Not without a struggle though. First, a change to design of the launching caisson half way between the stations at Durands Wharf meant beefing up the 30m deep by 24m long, 14.5m wide structure to allow soft tunnel eyes to be incorporated.

This was followed by difficulty sinking the massive reinforced concrete box. High water pressure in the last 10m of excavation could not be stemmed by dewatering and forced contractor McAlpine-Wayss & Freytag-Bachy to opt for compressed air to drive the water out.

Four weeks later, the caisson was slid down its soft diaphragm wall guide into position ready to launch the TBMs.

But no sooner had the machines set off than problems struck once again as the bentonite slurry separation plant could not match the required pace of the TBMs. The result was to slow progress until a second separation unit was brought to site and installed.

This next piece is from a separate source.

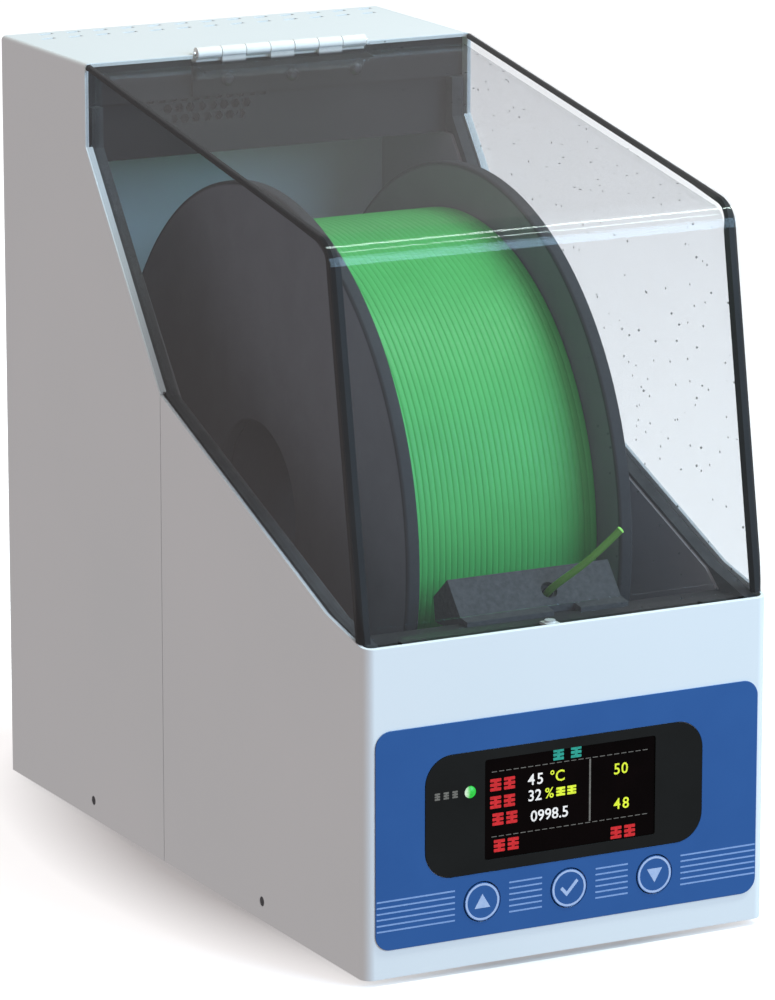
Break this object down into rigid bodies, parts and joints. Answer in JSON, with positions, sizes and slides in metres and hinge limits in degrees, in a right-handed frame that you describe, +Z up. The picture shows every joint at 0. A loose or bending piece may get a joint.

The race against time to complete the tunnels ahead of the tracklaying contractor's arrival was helped by the decision to delay work at Canada Water to allow the TBMs to be lifted out. This meant the machines did not have to be dismantled before returning to Durands Wharf to start their journey to Canary Wharf.

With the upgraded separation plant the machines were able to beat progress targets week in week out, and despite the problematic start, finished ahead of programme.